Report back each line of the records that contains the string "axes".

(RECORDS PROVIDED)
★ ★ ★

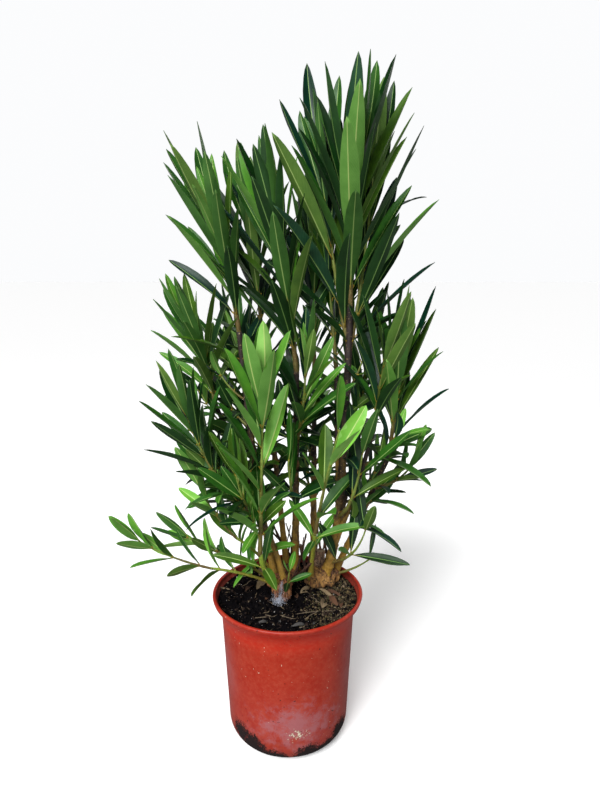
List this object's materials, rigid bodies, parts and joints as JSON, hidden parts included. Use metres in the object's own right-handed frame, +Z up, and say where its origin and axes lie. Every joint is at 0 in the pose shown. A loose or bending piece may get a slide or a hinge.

★ ★ ★

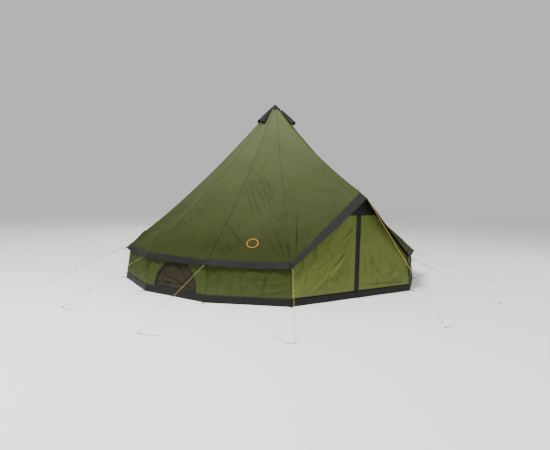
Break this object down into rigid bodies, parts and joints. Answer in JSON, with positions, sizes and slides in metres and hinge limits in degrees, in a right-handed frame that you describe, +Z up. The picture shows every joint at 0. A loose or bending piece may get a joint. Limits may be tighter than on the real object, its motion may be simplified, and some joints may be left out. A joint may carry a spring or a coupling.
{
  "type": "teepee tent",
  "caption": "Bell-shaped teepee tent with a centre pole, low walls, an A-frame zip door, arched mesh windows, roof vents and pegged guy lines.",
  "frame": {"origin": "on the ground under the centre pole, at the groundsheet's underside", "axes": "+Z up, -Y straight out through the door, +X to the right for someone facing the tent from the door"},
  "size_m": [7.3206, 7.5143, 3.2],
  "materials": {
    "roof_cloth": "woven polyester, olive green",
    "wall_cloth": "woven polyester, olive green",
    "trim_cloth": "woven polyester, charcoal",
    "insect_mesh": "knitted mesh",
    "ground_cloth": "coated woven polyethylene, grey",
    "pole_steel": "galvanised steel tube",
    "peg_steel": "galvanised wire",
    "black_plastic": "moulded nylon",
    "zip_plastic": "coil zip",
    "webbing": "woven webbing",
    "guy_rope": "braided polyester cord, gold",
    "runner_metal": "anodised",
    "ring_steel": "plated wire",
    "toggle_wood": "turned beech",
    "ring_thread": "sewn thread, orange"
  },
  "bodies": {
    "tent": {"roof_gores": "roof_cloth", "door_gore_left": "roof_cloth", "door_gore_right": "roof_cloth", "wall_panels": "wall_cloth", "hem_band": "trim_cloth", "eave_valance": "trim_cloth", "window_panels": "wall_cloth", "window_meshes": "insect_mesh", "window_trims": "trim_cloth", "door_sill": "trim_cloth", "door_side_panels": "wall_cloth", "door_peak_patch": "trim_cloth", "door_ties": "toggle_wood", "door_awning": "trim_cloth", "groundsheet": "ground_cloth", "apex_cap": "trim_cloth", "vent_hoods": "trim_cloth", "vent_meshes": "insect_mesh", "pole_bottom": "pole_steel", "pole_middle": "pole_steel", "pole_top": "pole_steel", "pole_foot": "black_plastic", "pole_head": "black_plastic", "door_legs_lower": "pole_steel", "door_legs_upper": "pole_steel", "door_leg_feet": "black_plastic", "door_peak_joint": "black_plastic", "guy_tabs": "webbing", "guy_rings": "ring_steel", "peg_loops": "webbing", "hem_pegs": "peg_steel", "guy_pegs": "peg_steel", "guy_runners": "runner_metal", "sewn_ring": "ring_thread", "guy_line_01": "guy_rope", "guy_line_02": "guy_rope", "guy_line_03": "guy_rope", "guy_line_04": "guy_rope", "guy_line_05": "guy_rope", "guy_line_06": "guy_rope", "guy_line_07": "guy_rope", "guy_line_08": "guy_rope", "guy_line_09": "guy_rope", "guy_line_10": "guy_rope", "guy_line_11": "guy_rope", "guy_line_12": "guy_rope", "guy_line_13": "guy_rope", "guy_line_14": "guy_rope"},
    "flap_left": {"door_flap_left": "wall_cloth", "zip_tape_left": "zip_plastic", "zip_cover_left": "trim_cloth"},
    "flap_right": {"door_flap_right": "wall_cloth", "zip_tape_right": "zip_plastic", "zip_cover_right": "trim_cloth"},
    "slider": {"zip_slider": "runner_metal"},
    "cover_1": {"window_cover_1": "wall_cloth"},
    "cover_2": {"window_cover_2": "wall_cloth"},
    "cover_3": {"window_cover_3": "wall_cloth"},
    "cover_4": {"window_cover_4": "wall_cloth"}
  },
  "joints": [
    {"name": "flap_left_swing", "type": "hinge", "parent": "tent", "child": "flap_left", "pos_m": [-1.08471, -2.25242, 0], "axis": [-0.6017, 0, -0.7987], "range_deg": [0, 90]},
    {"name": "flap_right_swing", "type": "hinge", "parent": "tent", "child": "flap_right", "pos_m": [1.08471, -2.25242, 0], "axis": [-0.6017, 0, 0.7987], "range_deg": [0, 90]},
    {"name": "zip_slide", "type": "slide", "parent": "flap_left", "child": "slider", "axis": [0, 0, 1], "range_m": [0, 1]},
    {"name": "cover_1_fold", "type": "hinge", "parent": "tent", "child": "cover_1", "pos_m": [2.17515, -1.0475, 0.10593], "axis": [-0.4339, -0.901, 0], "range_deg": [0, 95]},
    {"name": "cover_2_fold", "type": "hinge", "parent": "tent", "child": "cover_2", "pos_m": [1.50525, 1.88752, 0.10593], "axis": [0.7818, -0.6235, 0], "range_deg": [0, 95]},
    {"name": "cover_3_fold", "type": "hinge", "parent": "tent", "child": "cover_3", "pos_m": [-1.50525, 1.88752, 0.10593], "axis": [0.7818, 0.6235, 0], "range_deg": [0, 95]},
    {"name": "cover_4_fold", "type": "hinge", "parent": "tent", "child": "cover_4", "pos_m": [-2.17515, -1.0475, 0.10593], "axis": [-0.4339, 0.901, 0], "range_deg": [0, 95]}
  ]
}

★ ★ ★

(EXERCISE SOLUTION)
List this object's materials, rigid bodies, parts and joints as JSON, hidden parts included. Use metres in the object's own right-handed frame, +Z up, and say where its origin and axes lie. Every joint is at 0 in the pose shown. A loose or bending piece may get a slide or a hinge.
  "frame": {"origin": "on the ground under the centre pole, at the groundsheet's underside", "axes": "+Z up, -Y straight out through the door, +X to the right for someone facing the tent from the door"},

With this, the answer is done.